-- Task directions --
Review the material and extract every line in which the word "Identity" occurs.

-- Data block --
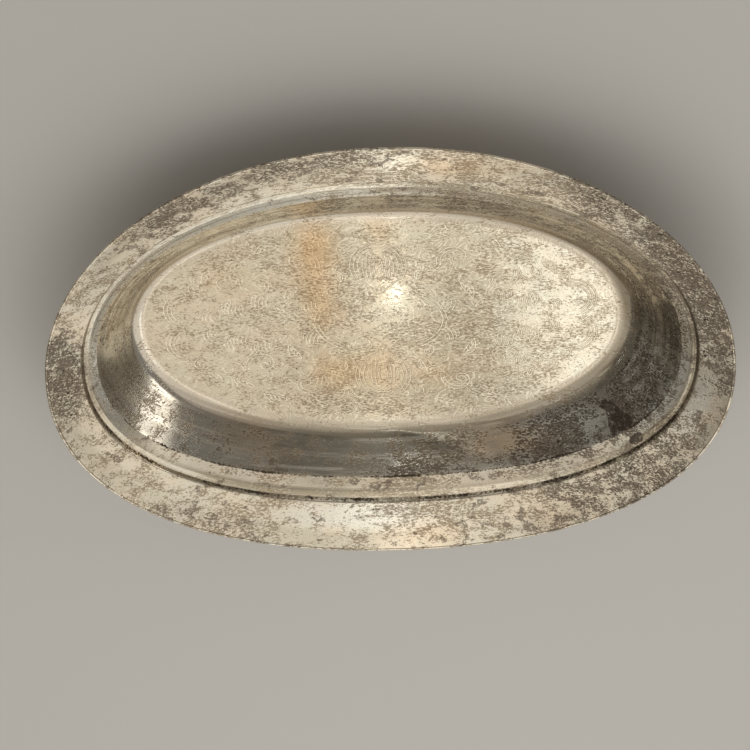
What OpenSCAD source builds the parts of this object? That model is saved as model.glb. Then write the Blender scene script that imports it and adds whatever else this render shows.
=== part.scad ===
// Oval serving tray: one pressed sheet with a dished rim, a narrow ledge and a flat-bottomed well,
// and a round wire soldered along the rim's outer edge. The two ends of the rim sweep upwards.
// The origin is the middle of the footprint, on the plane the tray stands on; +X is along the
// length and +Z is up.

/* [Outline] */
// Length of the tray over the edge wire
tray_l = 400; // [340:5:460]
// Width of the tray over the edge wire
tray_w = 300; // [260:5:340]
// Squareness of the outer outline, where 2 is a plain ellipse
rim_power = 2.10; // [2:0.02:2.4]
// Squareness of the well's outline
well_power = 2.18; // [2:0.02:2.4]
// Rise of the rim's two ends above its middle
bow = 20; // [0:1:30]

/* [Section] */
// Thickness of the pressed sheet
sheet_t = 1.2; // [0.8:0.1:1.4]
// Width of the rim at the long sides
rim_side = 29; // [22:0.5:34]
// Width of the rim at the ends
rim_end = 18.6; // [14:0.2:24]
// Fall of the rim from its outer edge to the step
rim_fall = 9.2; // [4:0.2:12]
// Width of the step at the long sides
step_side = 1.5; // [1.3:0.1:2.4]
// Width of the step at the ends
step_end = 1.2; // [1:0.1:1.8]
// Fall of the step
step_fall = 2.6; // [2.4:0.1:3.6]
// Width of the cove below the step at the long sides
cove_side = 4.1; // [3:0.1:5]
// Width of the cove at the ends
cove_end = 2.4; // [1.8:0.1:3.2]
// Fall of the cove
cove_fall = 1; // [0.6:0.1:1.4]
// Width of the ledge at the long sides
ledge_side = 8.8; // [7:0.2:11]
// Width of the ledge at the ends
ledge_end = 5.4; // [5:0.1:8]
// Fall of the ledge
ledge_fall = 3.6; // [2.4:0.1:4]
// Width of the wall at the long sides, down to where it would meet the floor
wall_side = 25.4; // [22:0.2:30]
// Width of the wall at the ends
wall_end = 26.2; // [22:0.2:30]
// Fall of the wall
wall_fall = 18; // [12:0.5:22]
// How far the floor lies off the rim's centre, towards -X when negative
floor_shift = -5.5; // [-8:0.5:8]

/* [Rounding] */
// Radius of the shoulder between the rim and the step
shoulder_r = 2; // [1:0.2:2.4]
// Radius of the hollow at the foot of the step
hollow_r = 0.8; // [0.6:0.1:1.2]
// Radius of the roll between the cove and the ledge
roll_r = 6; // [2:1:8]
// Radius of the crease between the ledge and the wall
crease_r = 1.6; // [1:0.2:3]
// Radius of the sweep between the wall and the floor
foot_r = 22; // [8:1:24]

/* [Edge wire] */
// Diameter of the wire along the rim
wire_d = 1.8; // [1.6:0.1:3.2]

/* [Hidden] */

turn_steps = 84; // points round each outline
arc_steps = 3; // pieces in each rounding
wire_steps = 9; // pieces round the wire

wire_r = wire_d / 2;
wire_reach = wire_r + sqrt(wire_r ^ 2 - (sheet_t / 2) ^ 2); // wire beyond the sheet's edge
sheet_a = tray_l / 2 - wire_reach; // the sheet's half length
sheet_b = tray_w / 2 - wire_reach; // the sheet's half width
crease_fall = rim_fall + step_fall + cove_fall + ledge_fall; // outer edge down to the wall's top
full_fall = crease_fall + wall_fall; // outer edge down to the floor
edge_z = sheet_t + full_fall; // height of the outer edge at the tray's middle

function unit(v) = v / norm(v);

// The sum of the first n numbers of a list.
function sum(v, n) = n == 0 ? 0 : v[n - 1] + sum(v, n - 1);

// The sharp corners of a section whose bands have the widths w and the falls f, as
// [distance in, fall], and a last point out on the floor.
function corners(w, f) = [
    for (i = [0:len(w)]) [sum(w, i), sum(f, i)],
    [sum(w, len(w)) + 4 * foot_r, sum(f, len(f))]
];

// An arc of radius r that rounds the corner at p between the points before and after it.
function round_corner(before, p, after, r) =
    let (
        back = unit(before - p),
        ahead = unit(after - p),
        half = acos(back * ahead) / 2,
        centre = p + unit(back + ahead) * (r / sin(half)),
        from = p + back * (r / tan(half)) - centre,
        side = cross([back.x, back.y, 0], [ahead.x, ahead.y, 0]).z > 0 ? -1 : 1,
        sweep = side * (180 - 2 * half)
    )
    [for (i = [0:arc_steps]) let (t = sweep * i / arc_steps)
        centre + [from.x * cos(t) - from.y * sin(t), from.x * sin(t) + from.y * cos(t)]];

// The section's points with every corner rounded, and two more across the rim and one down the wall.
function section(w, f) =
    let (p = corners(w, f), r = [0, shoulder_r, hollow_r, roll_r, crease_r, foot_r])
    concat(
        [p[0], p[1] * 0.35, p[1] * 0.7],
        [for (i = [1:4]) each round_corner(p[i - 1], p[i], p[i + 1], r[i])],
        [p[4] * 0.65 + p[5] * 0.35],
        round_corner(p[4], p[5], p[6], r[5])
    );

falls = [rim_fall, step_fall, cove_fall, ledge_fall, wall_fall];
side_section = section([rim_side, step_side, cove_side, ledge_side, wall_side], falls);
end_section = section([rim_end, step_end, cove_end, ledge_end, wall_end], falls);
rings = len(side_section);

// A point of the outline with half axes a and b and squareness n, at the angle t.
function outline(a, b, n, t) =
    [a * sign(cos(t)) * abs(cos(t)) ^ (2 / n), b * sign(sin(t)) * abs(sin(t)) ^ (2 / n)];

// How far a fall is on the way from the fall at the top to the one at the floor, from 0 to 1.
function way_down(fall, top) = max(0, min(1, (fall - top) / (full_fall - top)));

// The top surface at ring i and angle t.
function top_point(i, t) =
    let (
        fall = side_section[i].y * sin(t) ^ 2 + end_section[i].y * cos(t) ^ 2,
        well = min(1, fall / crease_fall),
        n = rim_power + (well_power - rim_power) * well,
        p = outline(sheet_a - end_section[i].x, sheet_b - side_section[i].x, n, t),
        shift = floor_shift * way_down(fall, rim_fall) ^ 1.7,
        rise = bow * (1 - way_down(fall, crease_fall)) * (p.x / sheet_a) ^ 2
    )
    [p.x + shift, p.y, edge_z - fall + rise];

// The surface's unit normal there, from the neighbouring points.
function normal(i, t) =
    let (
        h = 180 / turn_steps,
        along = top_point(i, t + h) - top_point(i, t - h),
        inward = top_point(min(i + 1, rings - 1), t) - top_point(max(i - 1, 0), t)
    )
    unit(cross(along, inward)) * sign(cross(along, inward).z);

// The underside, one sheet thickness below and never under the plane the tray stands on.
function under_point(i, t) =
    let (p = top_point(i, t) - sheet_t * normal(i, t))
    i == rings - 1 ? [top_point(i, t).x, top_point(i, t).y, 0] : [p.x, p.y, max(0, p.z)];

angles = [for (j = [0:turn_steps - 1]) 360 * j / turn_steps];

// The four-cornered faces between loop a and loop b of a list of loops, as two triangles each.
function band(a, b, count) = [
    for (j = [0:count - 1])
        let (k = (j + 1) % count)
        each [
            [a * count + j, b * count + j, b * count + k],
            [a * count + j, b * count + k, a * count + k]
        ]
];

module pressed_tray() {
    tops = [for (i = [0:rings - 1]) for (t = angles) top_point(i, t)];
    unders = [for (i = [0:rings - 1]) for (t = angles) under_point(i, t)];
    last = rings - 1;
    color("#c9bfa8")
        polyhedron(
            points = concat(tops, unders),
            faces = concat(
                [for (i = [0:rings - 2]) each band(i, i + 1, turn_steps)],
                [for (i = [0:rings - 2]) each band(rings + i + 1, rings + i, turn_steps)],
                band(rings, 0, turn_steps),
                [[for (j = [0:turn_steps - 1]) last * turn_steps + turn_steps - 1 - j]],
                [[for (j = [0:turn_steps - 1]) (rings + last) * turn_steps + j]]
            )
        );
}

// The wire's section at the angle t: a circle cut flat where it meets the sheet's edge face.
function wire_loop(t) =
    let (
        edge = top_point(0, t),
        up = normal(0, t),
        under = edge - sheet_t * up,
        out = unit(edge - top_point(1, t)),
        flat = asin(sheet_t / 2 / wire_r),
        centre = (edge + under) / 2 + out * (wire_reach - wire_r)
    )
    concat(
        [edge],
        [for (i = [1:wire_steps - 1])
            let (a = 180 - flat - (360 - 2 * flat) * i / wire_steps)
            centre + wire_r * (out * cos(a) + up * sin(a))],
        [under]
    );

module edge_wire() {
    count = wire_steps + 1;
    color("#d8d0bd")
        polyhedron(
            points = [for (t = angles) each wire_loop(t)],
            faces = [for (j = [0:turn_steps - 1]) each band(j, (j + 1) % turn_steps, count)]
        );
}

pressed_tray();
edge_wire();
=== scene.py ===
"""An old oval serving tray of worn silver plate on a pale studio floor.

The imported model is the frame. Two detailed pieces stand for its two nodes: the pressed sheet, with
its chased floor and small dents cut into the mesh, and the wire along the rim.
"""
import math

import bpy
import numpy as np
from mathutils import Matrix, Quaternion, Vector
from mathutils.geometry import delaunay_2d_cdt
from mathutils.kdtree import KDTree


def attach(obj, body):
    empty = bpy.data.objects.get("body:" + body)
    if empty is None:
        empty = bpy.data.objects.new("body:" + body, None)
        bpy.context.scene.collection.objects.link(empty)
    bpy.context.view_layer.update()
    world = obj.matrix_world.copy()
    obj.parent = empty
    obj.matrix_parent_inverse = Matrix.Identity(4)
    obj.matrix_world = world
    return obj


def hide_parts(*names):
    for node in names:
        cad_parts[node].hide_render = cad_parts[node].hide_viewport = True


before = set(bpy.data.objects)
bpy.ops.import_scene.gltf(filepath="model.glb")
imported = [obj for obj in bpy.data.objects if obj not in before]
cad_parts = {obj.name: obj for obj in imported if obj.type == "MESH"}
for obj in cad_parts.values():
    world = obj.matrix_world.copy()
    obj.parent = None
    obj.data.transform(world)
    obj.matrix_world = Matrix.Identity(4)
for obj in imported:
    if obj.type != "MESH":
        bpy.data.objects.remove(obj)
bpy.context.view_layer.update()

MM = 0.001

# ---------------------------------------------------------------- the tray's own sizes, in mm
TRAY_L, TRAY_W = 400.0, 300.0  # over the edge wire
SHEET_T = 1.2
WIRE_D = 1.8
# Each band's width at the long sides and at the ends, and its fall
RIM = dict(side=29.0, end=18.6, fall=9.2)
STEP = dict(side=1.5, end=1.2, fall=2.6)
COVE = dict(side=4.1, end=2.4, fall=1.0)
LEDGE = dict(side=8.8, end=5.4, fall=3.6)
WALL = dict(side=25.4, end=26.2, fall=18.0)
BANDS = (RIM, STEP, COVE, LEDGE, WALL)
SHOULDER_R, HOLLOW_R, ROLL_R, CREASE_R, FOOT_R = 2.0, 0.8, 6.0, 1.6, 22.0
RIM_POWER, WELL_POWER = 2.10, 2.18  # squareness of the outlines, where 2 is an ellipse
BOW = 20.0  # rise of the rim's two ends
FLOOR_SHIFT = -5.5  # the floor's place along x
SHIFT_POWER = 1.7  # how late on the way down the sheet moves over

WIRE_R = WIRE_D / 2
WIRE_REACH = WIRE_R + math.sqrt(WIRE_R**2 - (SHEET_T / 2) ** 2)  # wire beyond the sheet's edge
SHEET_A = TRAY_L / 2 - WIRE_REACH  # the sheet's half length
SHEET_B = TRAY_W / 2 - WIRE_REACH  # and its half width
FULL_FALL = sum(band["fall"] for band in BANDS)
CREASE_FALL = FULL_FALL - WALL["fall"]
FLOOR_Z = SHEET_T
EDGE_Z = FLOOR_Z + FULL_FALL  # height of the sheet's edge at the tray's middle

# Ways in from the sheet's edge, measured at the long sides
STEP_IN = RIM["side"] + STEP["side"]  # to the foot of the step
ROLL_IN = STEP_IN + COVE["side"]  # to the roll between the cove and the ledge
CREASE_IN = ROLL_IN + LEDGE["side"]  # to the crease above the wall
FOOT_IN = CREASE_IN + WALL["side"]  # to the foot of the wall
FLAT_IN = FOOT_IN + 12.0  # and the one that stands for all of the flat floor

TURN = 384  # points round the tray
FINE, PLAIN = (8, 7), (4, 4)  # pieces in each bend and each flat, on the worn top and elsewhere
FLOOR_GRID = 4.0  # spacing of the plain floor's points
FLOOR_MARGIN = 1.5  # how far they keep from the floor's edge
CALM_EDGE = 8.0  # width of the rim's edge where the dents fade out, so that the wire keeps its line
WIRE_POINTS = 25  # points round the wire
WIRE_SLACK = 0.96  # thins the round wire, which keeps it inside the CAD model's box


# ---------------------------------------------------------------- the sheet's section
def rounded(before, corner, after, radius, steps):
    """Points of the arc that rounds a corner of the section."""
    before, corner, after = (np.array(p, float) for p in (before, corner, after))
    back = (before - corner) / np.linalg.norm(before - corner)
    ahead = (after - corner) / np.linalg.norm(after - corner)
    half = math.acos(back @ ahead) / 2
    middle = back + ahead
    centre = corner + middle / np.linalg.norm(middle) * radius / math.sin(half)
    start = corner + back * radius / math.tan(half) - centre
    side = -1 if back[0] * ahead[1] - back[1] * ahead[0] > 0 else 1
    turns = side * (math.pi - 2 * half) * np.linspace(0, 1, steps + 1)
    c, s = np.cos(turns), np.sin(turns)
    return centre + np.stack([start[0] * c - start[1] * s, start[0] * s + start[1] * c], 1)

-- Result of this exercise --
    obj.matrix_parent_inverse = Matrix.Identity(4)
    obj.matrix_world = Matrix.Identity(4)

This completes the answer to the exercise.